Thursday offered a particularly acute demonstration of the divide between the right-wing bubble and everyone else. Unenthusiastic about covering Trump’s arraignment in D.C., right-wing media outlets instead focused far more than their competitors on a transcript of testimony Archer provided to a House committee this week. (McCarthy did not find this timing to be suspiciously favorable to Trump.)

It’s not simply that there is a difference in prioritization. The bubble of conversation around Hunter Biden is decreasingly porous, with broad assumptions about Joe and Hunter Biden’s actions that are not validated by evidence.

Leading House Republicans made explicitly false insinuations about Archer and the Bidens this week and the right rose to their defense. The insinuations were treated as true simply because they comported with the general view of the Bidens’ culpability. They were treated as true also because so many voices are willing to join in to declare them so — a crowd of supporters competing to praise the emperor’s wardrobe.

On Thursday night, Republican political consultant Frank Luntz was interviewed on a Canadian news show. Visibly glum, he offered a stark assessment of America’s media environment.

“It’s not that we disagree with solutions or disagree with the problems. We don’t even agree on the same facts anymore,” Luntz said. “And depending on where you get your news, it’s frankly to affirm rather than inform. I don’t know how you address that.”

“I don’t know how you bring people back together,” he continued, “and, most importantly, with what has happened with President Trump, I don’t know how you instill accountability anymore.”

This is an important point. It isn’t just that Fox News has its narrative. It’s that such a narrative has ramifications.

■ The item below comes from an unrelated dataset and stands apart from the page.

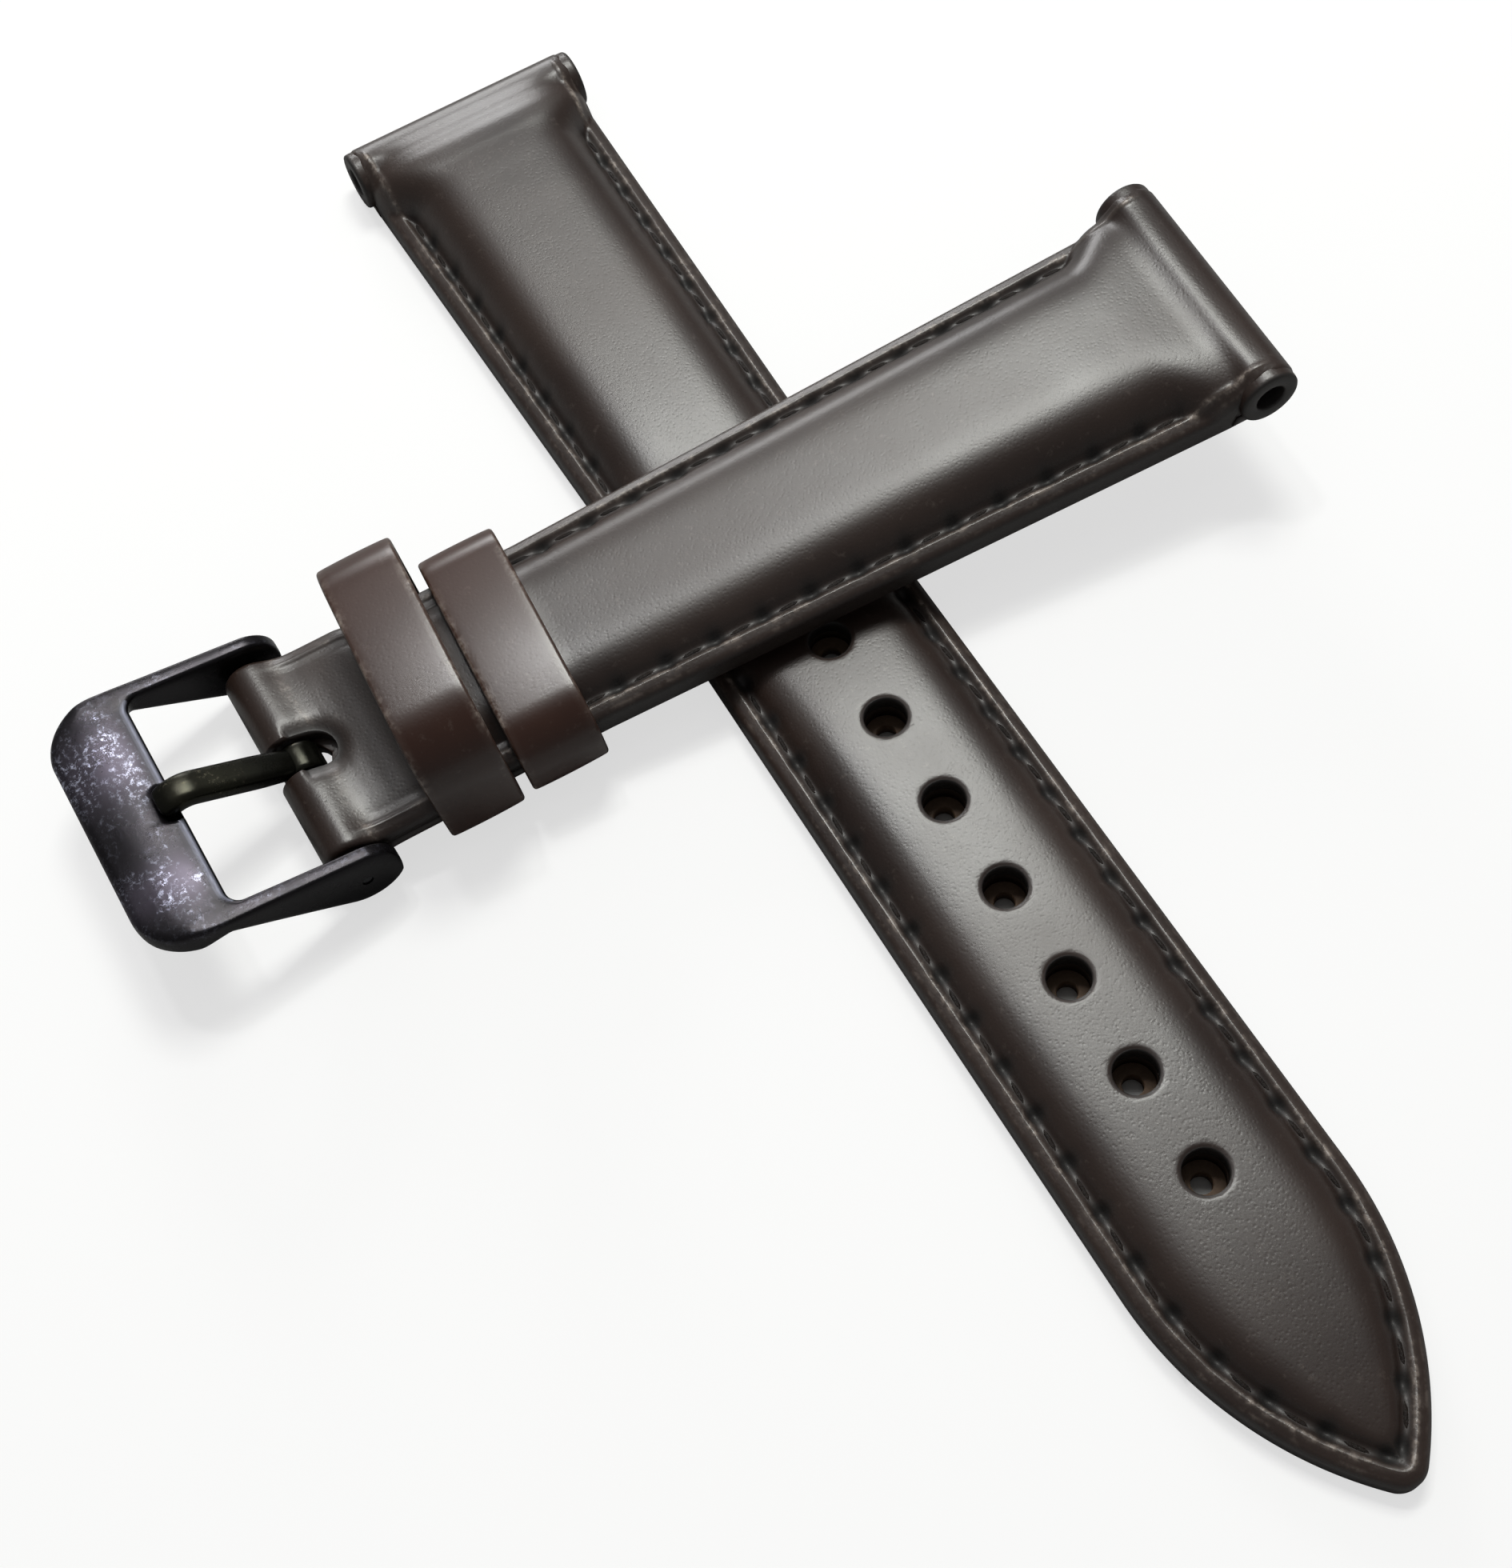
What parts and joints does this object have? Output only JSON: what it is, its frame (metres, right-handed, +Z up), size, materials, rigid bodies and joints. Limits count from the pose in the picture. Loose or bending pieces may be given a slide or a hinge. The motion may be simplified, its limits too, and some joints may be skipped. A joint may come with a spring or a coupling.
{
  "type": "watch strap",
  "caption": "Two-piece padded leather watch strap with stitched edges, punched tail, keepers, spring bar and pin buckle; lug bores take the watch's spring bars.",
  "frame": {"origin": "centre of the lug bore of the long piece, on its axis and halfway across its width", "axes": "+X along the long piece from its lug end to its tip, +Y along its lug bore, +Z up from the table that the long piece lies on"},
  "size_m": [0.113, 0.0793, 0.012],
  "materials": {
    "top_leather": "smooth glazed dark brown calf, semi-gloss",
    "lining_leather": "matte brown lining",
    "padding": "raw split leather filler",
    "thread": "waxed dark brown thread",
    "keeper_leather": "smooth glazed dark brown calf, semi-gloss",
    "keeper_lining": "matte brown lining",
    "bar_steel": "drawn stainless steel",
    "spring_steel": "spring wire",
    "buckle_black": "glossy black plating, worn on the front bar",
    "tongue_black": "glossy black plating, worn to olive brass on top"
  },
  "bodies": {
    "long_strap": {"long_top_leather": "top_leather", "long_padding": "padding", "long_lining": "lining_leather", "long_needle_thread": "thread", "long_bobbin_thread": "thread"},
    "short_strap": {"short_top_leather": "top_leather", "short_padding": "padding", "short_lining": "lining_leather", "short_needle_thread": "thread", "short_bobbin_thread": "thread", "fixed_keeper_leather": "keeper_leather", "fixed_keeper_lining": "keeper_lining", "spring_bar_tube": "bar_steel", "spring_bar_spring": "spring_steel"},
    "free_keeper": {"free_keeper_leather": "keeper_leather", "free_keeper_lining": "keeper_lining"},
    "buckle_frame": {"buckle_frame": "buckle_black"},
    "buckle_tongue": {"buckle_tongue": "tongue_black"},
    "spring_bar_pin_right": {"spring_bar_pin_right": "bar_steel"},
    "spring_bar_pin_left": {"spring_bar_pin_left": "bar_steel"}
  },
  "joints": [
    {"name": "lift_off", "type": "slide", "parent": "long_strap", "child": "short_strap", "axis": [0, 0, 1], "range_m": [0, 0.025]},
    {"name": "free_keeper_slide", "type": "slide", "parent": "short_strap", "child": "free_keeper", "axis": [0.0557, 0.9965, 0.0628], "range_m": [-0.0025, 0.0005]},
    {"name": "buckle_swing", "type": "hinge", "parent": "short_strap", "child": "buckle_frame", "pos_m": [0.04184, -0.03221, 0.00084], "axis": [-0.9998, -0.0173, -0.0046], "range_deg": [-45, 30]},
    {"name": "tongue_lift", "type": "hinge", "parent": "buckle_frame", "child": "buckle_tongue", "pos_m": [0.04184, -0.03221, 0.00084], "axis": [-0.9998, -0.0173, -0.0046], "range_deg": [0, 70]},
    {"name": "pin_right_press", "type": "slide", "parent": "short_strap", "child": "spring_bar_pin_right", "axis": [-0.9998, -0.0173, -0.0046], "range_m": [0, 0.00115], "stiffness_N_per_m": 200, "deforming": ["spring_bar_spring"]},
    {"name": "pin_left_press", "type": "slide", "parent": "short_strap", "child": "spring_bar_pin_left", "axis": [0.9998, 0.0173, 0.0046], "range_m": [0, 0.00115], "stiffness_N_per_m": 200, "deforming": ["spring_bar_spring"]}
  ]
}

Donald Trump has paid no political price for his efforts to overturn the 2024 presidential election because his allies in the right-wing media have been so effective at bolstering his public image and his rhetoric. A CNN poll released this week found that more than two-thirds of Republicans don’t think Biden was legitimately elected.

“There’s no doubt that Watergate would have played out differently if there had been a Fox News,” former White House counsel John Dean told CNN’s Jake Tapper in June, echoing comments he’s made in the past. Dean, of course, served under President Richard M. Nixon.

Luntz was asked whether he felt as though the United States could mend our widening split.

“Could this be the beginning of the end?” Luntz replied. “It’s now conceivable.”

Depending on which news source you consume, you’ll probably identify a different culprit for that collapse.